Saturday, March 15, 2008

Life Happening


I'm here. I'm writing, sewing, gardening, launching a couple of new business ventures. The feelings I hinted at in this post showed to me very clearly that the adjustment pains are over. I am a foreigner in France -- I will always be, and it's a fact I actually relish -- but here I have managed to make for myself the creative and independent, low-impact but high-satisfaction life that I was unable to have in Manila, largely because the city was young and volatile, and so was I.

When I moved here for good in 2005, I was often overwhelmed by new sensations and very strong emotions. And because words have always helped me make sense of the world, language the filter I use to clean up messy sentiments, I began this blog. Provenciana was meant to be a tool to help me regain control, and it has served its purpose very well.

This blog helped me understand the shock of cultural adjustment that I was going through. In the process it helped me win that most coveted of writer's prizes in the Philippines. In the near future, it will also put me where all writers want to be -- on the bookshelves. Provenciana, the blog, will become Provenciana, the book. I will post details here at a later date.

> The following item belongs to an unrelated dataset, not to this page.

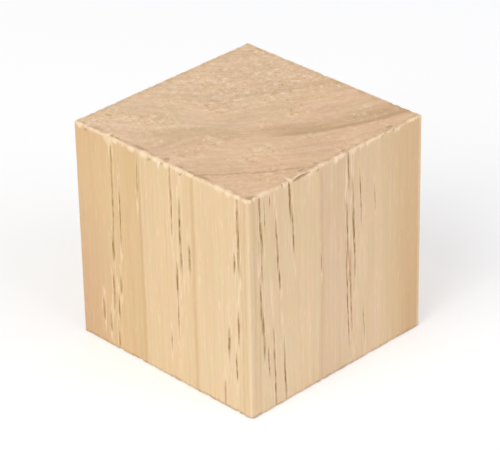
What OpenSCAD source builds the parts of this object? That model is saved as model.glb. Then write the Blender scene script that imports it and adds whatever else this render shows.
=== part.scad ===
// Wooden cube: a softwood block crosscut from planed square stock.
// The grain runs along Z, so the top and the base are sawn end grain and the
// four sides are planed long grain. Millimetres, +Z up, with the origin at
// the centre of the base. The front faces -Y and the right side faces +X.

/* [Block] */
// Width of the stock along X, across its planed left and right sides
block_w = 40; // [20:1:100]
// Depth of the stock along Y, across its planed front and back
block_d = 40; // [20:1:100]
// Length that the stock is crosscut to, along the grain
block_h = 40; // [20:1:100]

/* [Arrises] */
// Radius of the four long-grain arrises, eased as the stock is planed
long_arris_r = 0.5; // [0.2:0.1:3]
// Radius of the eight end-grain arrises, where the saw's burr is rubbed off
end_arris_r = 0.3; // [0.2:0.1:3]
// Length lost from each edge at the knocked corner, low at the front right
knock = 0.8; // [0.4:0.1:4]

/* [Chips at the top of the front] */
// Distances of the chips from the front right corner
front_chip_at = [7, 20, 32]; // [1:0.5:100]
// Widths of the chips along the arris
front_chip_w = [1.4, 1.8, 2.6]; // [0.6:0.1:6]
// Bites of the chips into the end grain, past the eased arris
front_chip_bite = [0.15, 0.2, 0.35]; // [0.05:0.05:1.2]
// Lengths of the chips down the grain
front_chip_run = [0.9, 1.3, 1.8]; // [0.5:0.1:8]

/* [Chips at the top of the right side] */
// Distances of the chips from the front right corner
right_chip_at = [13.5, 19.5, 27]; // [1:0.5:100]
// Widths of the chips along the arris
right_chip_w = [3.2, 1.4, 1.6]; // [0.6:0.1:6]
// Bites of the chips into the end grain, past the eased arris
right_chip_bite = [0.25, 0.15, 0.2]; // [0.05:0.05:1.2]
// Lengths of the chips down the grain
right_chip_run = [0.8, 0.9, 0.8]; // [0.5:0.1:8]

/* [Split at the first chip on the right] */
// Length of the split along the arris, half of it to each side of the chip's front edge
split_length = 4.2; // [2:0.1:8]
// Height of the gap
split_gap = 0.15; // [0.1:0.05:0.3]
// Depth of the split into the wood, at its middle
split_depth = 0.5; // [0.3:0.05:0.8]
// Distance from the eased arris down to the middle of the gap
split_drop = 0.1; // [0.1:0.05:0.5]

/* [Hidden] */
// Facets on a quarter-round arris and on a chip's scoop
$fn = 64;
// Angle between a cube's body diagonal and its edges
diagonal_angle = acos(1 / sqrt(3));
// Turn about Z that points +X along the front right diagonal
front_right_turn = -45;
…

Having the book published will be a wonderful farewell to this piece of cyberspace.

Yes, I am closing the blog down. I was already talking about it in this post from July of last year. Maya told me that I would know when to do it, and I know that it is now. Taking the idea from little birds handmade, it will be a month-long farewell. Beginning this coming week, I will be posting very regularly, talking about the details of my daily life, to find out where exactly all the adjustment angst has taken me. Then sometime in mid-April, I will stop posting.

It has been a wonderfully productive two years and a half. Thank you all for keeping me company!